[Problem to solve]:
Every line of the material below must be repeated exactly.

[Provided data]:

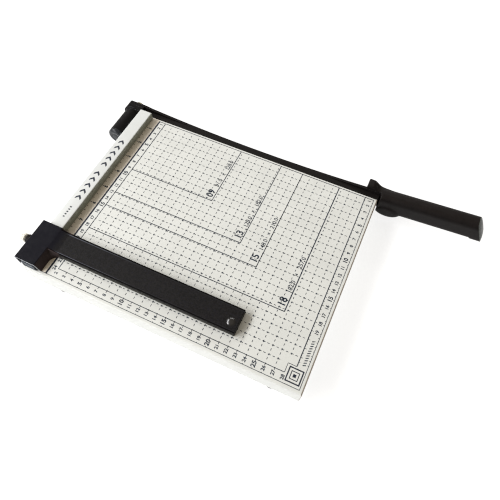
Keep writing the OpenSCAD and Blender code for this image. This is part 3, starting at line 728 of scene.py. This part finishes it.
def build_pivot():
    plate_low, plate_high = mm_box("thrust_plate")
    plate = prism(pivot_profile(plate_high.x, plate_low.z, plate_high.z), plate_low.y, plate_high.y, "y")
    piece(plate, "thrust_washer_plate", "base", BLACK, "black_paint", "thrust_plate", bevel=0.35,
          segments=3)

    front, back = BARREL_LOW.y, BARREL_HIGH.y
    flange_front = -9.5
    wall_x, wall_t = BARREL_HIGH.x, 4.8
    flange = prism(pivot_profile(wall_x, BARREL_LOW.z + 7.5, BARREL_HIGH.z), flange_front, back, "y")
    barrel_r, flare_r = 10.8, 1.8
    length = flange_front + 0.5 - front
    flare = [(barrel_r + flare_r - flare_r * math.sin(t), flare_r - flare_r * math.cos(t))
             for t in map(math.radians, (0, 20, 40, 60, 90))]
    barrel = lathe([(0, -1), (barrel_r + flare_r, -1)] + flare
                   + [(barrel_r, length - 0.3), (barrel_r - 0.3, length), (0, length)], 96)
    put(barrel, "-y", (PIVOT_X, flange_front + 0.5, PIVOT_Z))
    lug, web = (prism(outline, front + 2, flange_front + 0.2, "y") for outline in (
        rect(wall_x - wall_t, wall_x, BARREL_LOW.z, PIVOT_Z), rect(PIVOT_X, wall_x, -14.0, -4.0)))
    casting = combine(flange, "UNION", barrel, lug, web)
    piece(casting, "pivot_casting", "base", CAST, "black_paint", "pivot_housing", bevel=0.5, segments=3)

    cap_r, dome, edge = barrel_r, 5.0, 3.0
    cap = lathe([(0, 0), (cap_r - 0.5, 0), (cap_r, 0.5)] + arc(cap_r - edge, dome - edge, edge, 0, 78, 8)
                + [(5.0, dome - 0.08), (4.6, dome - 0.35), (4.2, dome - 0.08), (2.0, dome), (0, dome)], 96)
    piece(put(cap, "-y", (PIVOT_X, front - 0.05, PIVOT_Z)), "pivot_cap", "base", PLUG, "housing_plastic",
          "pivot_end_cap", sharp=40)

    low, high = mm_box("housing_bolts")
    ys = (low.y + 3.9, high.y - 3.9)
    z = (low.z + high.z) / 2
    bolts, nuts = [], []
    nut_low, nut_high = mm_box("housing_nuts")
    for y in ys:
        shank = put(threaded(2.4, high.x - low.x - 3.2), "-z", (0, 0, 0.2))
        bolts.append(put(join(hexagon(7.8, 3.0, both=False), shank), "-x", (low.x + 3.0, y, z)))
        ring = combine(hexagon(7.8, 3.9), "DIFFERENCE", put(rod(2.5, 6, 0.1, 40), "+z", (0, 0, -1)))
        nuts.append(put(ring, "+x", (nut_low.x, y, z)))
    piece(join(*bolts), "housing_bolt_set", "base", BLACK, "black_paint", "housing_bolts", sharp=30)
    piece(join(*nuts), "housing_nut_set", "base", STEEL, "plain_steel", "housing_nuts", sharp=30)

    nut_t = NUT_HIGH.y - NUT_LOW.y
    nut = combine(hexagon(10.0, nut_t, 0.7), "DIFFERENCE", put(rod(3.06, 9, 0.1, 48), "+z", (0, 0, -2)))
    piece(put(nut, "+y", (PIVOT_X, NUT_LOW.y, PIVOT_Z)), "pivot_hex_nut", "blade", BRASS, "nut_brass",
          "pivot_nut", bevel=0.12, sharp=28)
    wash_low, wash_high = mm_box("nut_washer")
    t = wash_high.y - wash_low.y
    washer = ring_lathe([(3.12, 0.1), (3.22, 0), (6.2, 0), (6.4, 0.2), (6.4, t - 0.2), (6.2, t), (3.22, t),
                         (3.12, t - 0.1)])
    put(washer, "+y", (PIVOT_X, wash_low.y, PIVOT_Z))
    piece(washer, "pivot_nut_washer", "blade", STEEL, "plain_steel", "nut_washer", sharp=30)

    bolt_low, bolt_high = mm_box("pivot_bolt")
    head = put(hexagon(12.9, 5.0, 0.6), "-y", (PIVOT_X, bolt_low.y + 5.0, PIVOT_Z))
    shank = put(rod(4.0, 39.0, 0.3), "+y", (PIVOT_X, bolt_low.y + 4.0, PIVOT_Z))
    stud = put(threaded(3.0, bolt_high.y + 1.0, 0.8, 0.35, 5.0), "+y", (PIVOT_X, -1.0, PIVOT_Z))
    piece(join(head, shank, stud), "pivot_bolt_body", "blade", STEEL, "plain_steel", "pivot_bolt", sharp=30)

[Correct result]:
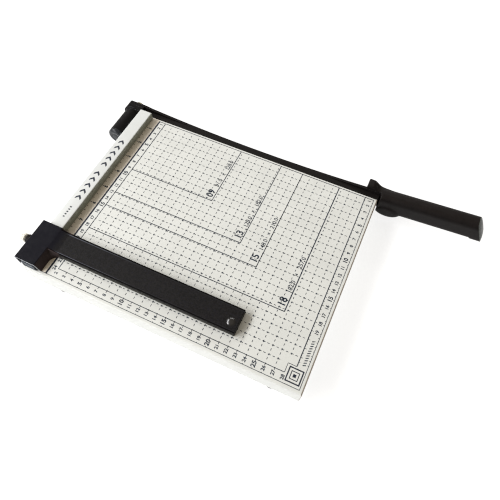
Keep writing the OpenSCAD and Blender code for this image. This is part 3, starting at line 728 of scene.py. This part finishes it.
def build_pivot():
    plate_low, plate_high = mm_box("thrust_plate")
    plate = prism(pivot_profile(plate_high.x, plate_low.z, plate_high.z), plate_low.y, plate_high.y, "y")
    piece(plate, "thrust_washer_plate", "base", BLACK, "black_paint", "thrust_plate", bevel=0.35,
          segments=3)

    front, back = BARREL_LOW.y, BARREL_HIGH.y
    flange_front = -9.5
    wall_x, wall_t = BARREL_HIGH.x, 4.8
    flange = prism(pivot_profile(wall_x, BARREL_LOW.z + 7.5, BARREL_HIGH.z), flange_front, back, "y")
    barrel_r, flare_r = 10.8, 1.8
    length = flange_front + 0.5 - front
    flare = [(barrel_r + flare_r - flare_r * math.sin(t), flare_r - flare_r * math.cos(t))
             for t in map(math.radians, (0, 20, 40, 60, 90))]
    barrel = lathe([(0, -1), (barrel_r + flare_r, -1)] + flare
                   + [(barrel_r, length - 0.3), (barrel_r - 0.3, length), (0, length)], 96)
    put(barrel, "-y", (PIVOT_X, flange_front + 0.5, PIVOT_Z))
    lug, web = (prism(outline, front + 2, flange_front + 0.2, "y") for outline in (
        rect(wall_x - wall_t, wall_x, BARREL_LOW.z, PIVOT_Z), rect(PIVOT_X, wall_x, -14.0, -4.0)))
    casting = combine(flange, "UNION", barrel, lug, web)
    piece(casting, "pivot_casting", "base", CAST, "black_paint", "pivot_housing", bevel=0.5, segments=3)

    cap_r, dome, edge = barrel_r, 5.0, 3.0
    cap = lathe([(0, 0), (cap_r - 0.5, 0), (cap_r, 0.5)] + arc(cap_r - edge, dome - edge, edge, 0, 78, 8)
                + [(5.0, dome - 0.08), (4.6, dome - 0.35), (4.2, dome - 0.08), (2.0, dome), (0, dome)], 96)
    piece(put(cap, "-y", (PIVOT_X, front - 0.05, PIVOT_Z)), "pivot_cap", "base", PLUG, "housing_plastic",
          "pivot_end_cap", sharp=40)

    low, high = mm_box("housing_bolts")
    ys = (low.y + 3.9, high.y - 3.9)
    z = (low.z + high.z) / 2
    bolts, nuts = [], []
    nut_low, nut_high = mm_box("housing_nuts")
    for y in ys:
        shank = put(threaded(2.4, high.x - low.x - 3.2), "-z", (0, 0, 0.2))
        bolts.append(put(join(hexagon(7.8, 3.0, both=False), shank), "-x", (low.x + 3.0, y, z)))
        ring = combine(hexagon(7.8, 3.9), "DIFFERENCE", put(rod(2.5, 6, 0.1, 40), "+z", (0, 0, -1)))
        nuts.append(put(ring, "+x", (nut_low.x, y, z)))
    piece(join(*bolts), "housing_bolt_set", "base", BLACK, "black_paint", "housing_bolts", sharp=30)
    piece(join(*nuts), "housing_nut_set", "base", STEEL, "plain_steel", "housing_nuts", sharp=30)

    nut_t = NUT_HIGH.y - NUT_LOW.y
    nut = combine(hexagon(10.0, nut_t, 0.7), "DIFFERENCE", put(rod(3.06, 9, 0.1, 48), "+z", (0, 0, -2)))
    piece(put(nut, "+y", (PIVOT_X, NUT_LOW.y, PIVOT_Z)), "pivot_hex_nut", "blade", BRASS, "nut_brass",
          "pivot_nut", bevel=0.12, sharp=28)
    wash_low, wash_high = mm_box("nut_washer")
    t = wash_high.y - wash_low.y
    washer = ring_lathe([(3.12, 0.1), (3.22, 0), (6.2, 0), (6.4, 0.2), (6.4, t - 0.2), (6.2, t), (3.22, t),
                         (3.12, t - 0.1)])
    put(washer, "+y", (PIVOT_X, wash_low.y, PIVOT_Z))
    piece(washer, "pivot_nut_washer", "blade", STEEL, "plain_steel", "nut_washer", sharp=30)

    bolt_low, bolt_high = mm_box("pivot_bolt")
    head = put(hexagon(12.9, 5.0, 0.6), "-y", (PIVOT_X, bolt_low.y + 5.0, PIVOT_Z))
    shank = put(rod(4.0, 39.0, 0.3), "+y", (PIVOT_X, bolt_low.y + 4.0, PIVOT_Z))
    stud = put(threaded(3.0, bolt_high.y + 1.0, 0.8, 0.35, 5.0), "+y", (PIVOT_X, -1.0, PIVOT_Z))
    piece(join(head, shank, stud), "pivot_bolt_body", "blade", STEEL, "plain_steel", "pivot_bolt", sharp=30)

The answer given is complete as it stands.